Тактика, вполне достойная именоваться «трехрядкой Федюнинского», куда там баталисту Верещагину, с его «Апофеозом войны».
К середине марта 54-й армии удалось продвинуться еще на 15 км, как скромно отметил командарм, — «ценой больших усилий». В Журнале боевых действий армии приводится состав 11-й стрелковой дивизии на 13 марта: курсы младшего комсостава — 54, заградительный отряд — 51, минометный дивизион — 25, 320-й стрелковый полк — 57, 163-й полк — 112, 219-й полк — 27 человек. Итого, 326 «активных штыков», вместе с заградотрядом, который имел несколько другую специализацию, чем борьба с огневыми точками врага.
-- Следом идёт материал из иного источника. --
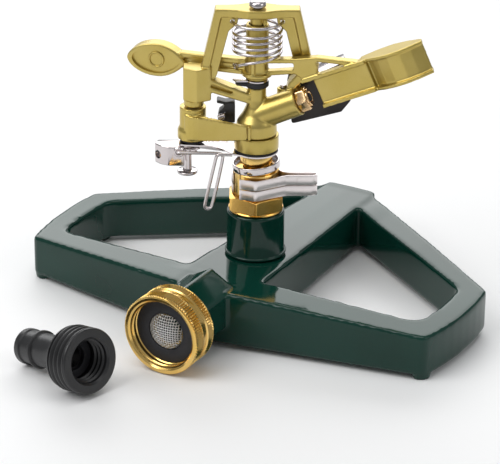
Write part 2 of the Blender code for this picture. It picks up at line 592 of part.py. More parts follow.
def trip_gear(head_frame, trip_frame, wire_frame, gold, chrome, black):
    """The dog, lever and pin turn together on the post. Points are in the head's own frame."""
    pivot = (PIVOT_X, 0.0, 0.0)
    here = spot(*pivot)
    at = (-PIVOT_X, 0.0, 0.0)
    dog = piece("trip_dog", lathe([
        (2.05, 71.4), (4.8, 71.4), (5.15, 71.8), (5.15, 84.2), (4.8, 84.6), (2.05, 84.6)]), gold, trip_frame)
    band = [(-29.4, -2.4), (-28.2, -5.2), (-25.6, -7.0), (-20.0, -8.6), (-12.0, -9.8), (-3.0, -10.5), (-3.0, -8.9),
            (-12.0, -8.1), (-19.4, -6.4), (-21.0, -4.6), (-23.0, -3.2)]
    combine(dog, "UNION", slab([(x - PIVOT_X, y) for x, y in band],
                               lambda x, y: mix(73.4, 74.4, (x + 5.0) / 27.0),
                               lambda x, y: mix(83.4, 80.4, (x + 5.0) / 27.0)))
    combine(dog, "DIFFERENCE", rod(2.05, 70.0, 86.0))
    piece("trip_washer", lathe([(2.05, 70.4), (4.9, 70.4), (4.9, 71.1), (2.05, 71.1)]), black, trip_frame)
    pin = piece("trip_pin", lathe([(0.0, 65.0), (1.75, 65.0), (1.75, 96.4), (0.0, 96.4)], SMALL), chrome, trip_frame)
    combine(pin, "UNION", lathe([
        (0.0, 56.2), (2.2, 56.4), (3.6, 57.0), (3.9, 57.6), (1.75, 57.8), (1.75, 66.6), (0.0, 66.6)], SMALL,
        spot(PIN_STEP, 0.0, 0.0)))
    shift = spot(*at)
    lever = piece("trip_lever", slab([
        (-39.3, -1.6), (-34.6, -4.6), (-28.4, -4.6), (-28.4, 3.2), (-38.4, 3.2)], 61.0, 69.0, shift), chrome,
        trip_frame)
    fy, fz = FLIP_AXIS
    combine(lever, "UNION", slab([(-29.5, -3.4), (-24.8, -3.6), (-24.8, 3.6), (-29.5, 3.0)], 67.4, 69.0, shift),
            rod(3.6, 67.4, 69.0, sides=24),
            rod(2.2, -31.6, -28.8, shift @ spot(0.0, fy, fz) @ ALONG_X, SMALL), solver=CROWDED)
    combine(lever, "DIFFERENCE", slab([
        (-37.6, -1.2), (-34.0, -3.5), (-27.0, -3.5), (-27.0, 2.1), (-37.4, 2.1)], 60.0, 67.9, shift),
        rod(2.05, 60.0, 70.0, sides=SMALL),
        rod(1.5, -42.0, -36.5, shift @ spot(0.0, 0.8, 64.8) @ ALONG_X, SMALL),
        rod(0.95, -33.0, -28.0, shift @ spot(0.0, fy, fz) @ ALONG_X, SMALL), solver=CROWDED)

    bend = [(-18.6 + 1.5 * math.cos(math.radians(a)), 45.4 + 1.5 * math.sin(math.radians(a)))
            for a in (-20, -55, -90, -125, -160, -193)]
    right = [(-33.0, 0.0, 67.2), (-14.4, 0.0, 67.2), (-13.2, 0.0, 66.9), (-12.8, 0.0, 65.8)]
    left = [(-15.9, -1.5, 65.4), (-15.4, -1.6, 66.8), (-14.6, -1.6, 67.3), (-9.4, -1.6, 67.2)]
    loop = [(x, -0.8 - 0.12 * i, z) for i, (x, z) in enumerate(bend)]
    hairpin = [Vector((x, y, z - fz)) for x, y, z in right + loop + left]
    piece("trip_wire", tube(hairpin, WIRE_R, 6), chrome, wire_frame)

    rise = [(-30.2, 69.6, 4.2), (-27.5, 69.6, 5.0), (-22.0, 69.5, 5.2), (-17.0, 68.9, 5.0), (-12.4, 67.4, 5.2),
            (-10.4, 66.4, 5.6), (-9.0, 65.9, 6.0), (-5.6, 65.9, 6.4)]
    bm = bmesh.new()
    rows = [[bm.verts.new((x, y, z + dz)) for y, dz in ((-w, 0.0), (w, 0.0), (w, 0.6), (-w, 0.6))]
            for x, z, w in rise]
    bm.faces.new(rows[0])
    bm.faces.new(rows[-1][::-1])
    for one, two in zip(rows, rows[1:]):
        for i in range(4):
            j = (i + 1) % 4
            bm.faces.new((one[i], one[j], two[j], two[i]))
    strip = piece("trip_plate", bm, chrome, head_frame)
    combine(strip, "UNION", rod(8.6, 65.9, 66.5), solver=CROWDED)
    combine(strip, "DIFFERENCE", rod(5.3, 60.0, 70.0), rod(2.05, 60.0, 72.0, here, SMALL), solver=CROWDED)


def reversing_parts(parent, steel, black):
    piece("reversing_stop", slab(rounded([(-16.0, -1.2), (-8.7, -2.4), (-8.5, 3.0), (-10.5, 4.4), (-15.4, 3.8)],
                                         0.8, 2), 78.0, 87.0), black, parent)
    turns = [2.0 * math.pi * i / 8 for i in range(8 * 4 + 1)]
    coil = [(-15.6 + 0.8 * a / (2.0 * math.pi), -3.5 + 1.4 * math.cos(a), 81.0 + 1.4 * math.sin(a)) for a in turns]
    piece("trip_spring", tube(coil, 0.25, 4), steel, parent)


def deflector(head_frame, flap_frame, steel):
    px, pz = FLAP_PIVOT
    sheet = [(13.8, 74.4), (33.2, 79.6), (36.7, 84.2), (36.4, 96.0), (33.4, 103.6), (23.4, 99.0), (18.6, 97.6),
             (12.6, 97.2), (11.8, 92.6)]
    flap = piece("deflector_flap", plate([(x - px, z - pz) for x, z in sheet], 7.2, 8.0), steel, flap_frame)
    tongue = [(33.4, 103.6), (23.6, 99.1), (23.9, 98.4), (33.7, 102.9)]
    combine(flap, "UNION", plate([(x - px, z - pz) for x, z in tongue], -1.4, 7.8))
    combine(flap, "DIFFERENCE", rod(1.5, 5.0, 10.0, ALONG_Y, SMALL))
    piece("deflector_pin", lathe([
        (0.0, 1.2), (1.2, 1.2), (1.2, 8.3), (2.2, 8.3), (2.2, 8.9), (1.6, 9.4), (0.0, 9.4)], SMALL,
        spot(px, 0.0, pz) @ ALONG_Y), steel, head_frame)


# Hose adapter -----------------------------------------------------------------------------------

def adapter(black, rubber):
    """Lies loose on the ground, resting on its first thread and on the end of its tail."""
    axis = frame("adapter_axis", None, ADAPTER_TAIL, (0.0, 90.0 - ADAPTER_RISE, ADAPTER_YAW))
    outer = [(5.7, 0.0), (6.9, 0.5), (7.0, 1.0), (7.0, 3.0), (6.5, 3.5), (6.5, 8.3), (7.4, 8.8), (7.4, 10.0),
             (6.5, 10.4), (6.6, 23.6), (7.3, 25.0), (7.3, 26.2), (11.6, 26.8), (12.2, 27.2), (12.2, 28.0)]
    for turn in range(4):
        root = 28.2 + THREAD_PITCH * turn
        outer += [(THREAD_R - 1.2, root), (THREAD_R, root + 0.9), (THREAD_R, root + 1.6)]
    outer += [(THREAD_R, ADAPTER_LEN - 0.5), (THREAD_R - 0.5, ADAPTER_LEN), (ADAPTER_BORE + 0.9, ADAPTER_LEN)]
    inner = [(ADAPTER_BORE, ADAPTER_LEN - 0.9), (ADAPTER_BORE, 26.6), (4.4, 26.6), (4.4, 0.0)]
    piece("hose_adapter", lathe(outer + inner), black, axis)
    piece("adapter_seal", lathe([(5.0, 26.9), (8.0, 26.9), (8.0, 28.6), (5.0, 28.6)], 24), rubber, axis)


def build():
    for old in list(bpy.data.objects):
        bpy.data.objects.remove(old)
    green = finish("green_paint", (0.012, 0.065, 0.045), 0.22, 0.0)
    gold = finish("old_gold", (0.52, 0.40, 0.09), 0.38, 0.9)
    brass = finish("polished_brass", (0.80, 0.55, 0.18), 0.2, 1.0)
    chrome = finish("chrome", (0.75, 0.73, 0.72), 0.12, 1.0)
    steel = finish("steel", (0.60, 0.58, 0.58), 0.25, 1.0)
    screen = finish("screen_steel", (0.45, 0.45, 0.45), 0.35, 1.0)
    plastic = finish("black_plastic", (0.015, 0.015, 0.016), 0.45, 0.0)
    rubber = finish("black_rubber", (0.02, 0.02, 0.023), 0.7, 0.0)

    head_frame = frame("head_axis", None, (0.0, 0.0, 0.0), (0.0, 0.0, HEAD_YAW))
    arm_frame = frame("arm_axis", head_frame, (0.0, 0.0, 0.0), (0.0, 0.0, ARM_YAW))
    trip_frame = frame("trip_axis", head_frame, (PIVOT_X, 0.0, 0.0))
    wire_frame = frame("wire_axis", head_frame, (0.0, FLIP_AXIS[0], FLIP_AXIS[1]))
    flap_frame = frame("flap_axis", head_frame, (FLAP_PIVOT[0], 0.0, FLAP_PIVOT[1]))

    base(green)
    riser(green, brass)
    inlet(brass, rubber, screen)
    trip_collars(chrome, brass)
    bearing(head_frame, brass, chrome, rubber, steel)
    head(head_frame, gold, brass, steel, rubber)
    arm(arm_frame, gold, brass)
    arm_spring(head_frame, steel)
    trip_gear(head_frame, trip_frame, wire_frame, gold, chrome, rubber)
    reversing_parts(head_frame, steel, plastic)
    deflector(head_frame, flap_frame, steel)
    adapter(plastic, rubber)


build()
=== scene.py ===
import json
import math

import bpy
from mathutils import Matrix, Vector


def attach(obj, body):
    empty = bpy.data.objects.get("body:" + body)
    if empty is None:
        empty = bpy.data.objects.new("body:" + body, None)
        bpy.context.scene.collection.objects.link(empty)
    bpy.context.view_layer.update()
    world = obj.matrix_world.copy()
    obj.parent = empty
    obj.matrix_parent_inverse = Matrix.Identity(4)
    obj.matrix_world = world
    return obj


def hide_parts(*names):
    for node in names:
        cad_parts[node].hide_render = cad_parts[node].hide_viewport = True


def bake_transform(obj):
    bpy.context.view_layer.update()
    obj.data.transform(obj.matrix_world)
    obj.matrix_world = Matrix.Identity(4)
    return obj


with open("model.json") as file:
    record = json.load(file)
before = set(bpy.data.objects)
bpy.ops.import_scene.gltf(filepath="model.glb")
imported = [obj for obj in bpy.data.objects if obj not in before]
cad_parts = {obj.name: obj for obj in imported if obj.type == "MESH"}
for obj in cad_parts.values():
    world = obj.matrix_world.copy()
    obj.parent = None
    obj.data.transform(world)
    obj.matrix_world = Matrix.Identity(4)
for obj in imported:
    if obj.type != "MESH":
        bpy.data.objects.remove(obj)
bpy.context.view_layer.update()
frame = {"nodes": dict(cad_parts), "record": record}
identity = Matrix.Identity(4)
standing = Matrix(((1, 0, 0, 0), (0, 0, 1, 0), (0, 1, 0, 0), (0, 0, 0, 1)))     # draws (x, z), thick along y
weldGap = 0.0005


def clearPick():
    if bpy.context.object and bpy.context.object.mode == "EDIT":
        bpy.ops.object.mode_set(mode="OBJECT")
    bpy.ops.object.select_all(action="DESELECT")


def pick(made):
    clearPick()
    made.select_set(True)
    bpy.context.view_layer.objects.active = made


def pickAll():
    bpy.ops.mesh.select_all(action="SELECT")


def spot(x, y, z):
    return Matrix.Translation((x, y, z))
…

Однако советским генералам казалось, что долгожданный прорыв уже состоялся. Именно в этот день Хозин, находившийся в штабе Федюнинского, обсуждал планы дальнейших действий со Ждановым и Кузнецовым, которые требовали скорейшего «заворота на Тосно», и уверенно обещал снять блокаду Ленинграда до наступления весенней распутицы:
«а) выход к Любани — 4–5 дней — 19–20.3;
б) перегруппировка войск — два дня — 21–22.3;
в) начало наступления на Тосненском направлении — 23.3;
г) выход в район Тосно — 27–28.3.
С товарищеским приветом ХОЗИН».
Обстановка в районе Погостья начала беспокоить германское командование, производившее в это время перегруппировку сил для проведения операции по «закупориванию» Любанской «бутыли». Соединение частей Клыкова и Федюнинского, которых разделяли 30 км, грозило окружением сразу шести немецким дивизиям. За вторую половину месяца название русской деревни Погостье в дневнике генерала Гальдера с тревогой и надеждой упоминается одиннадцать раз. Но все обошлось: 269-я пехотная устояла.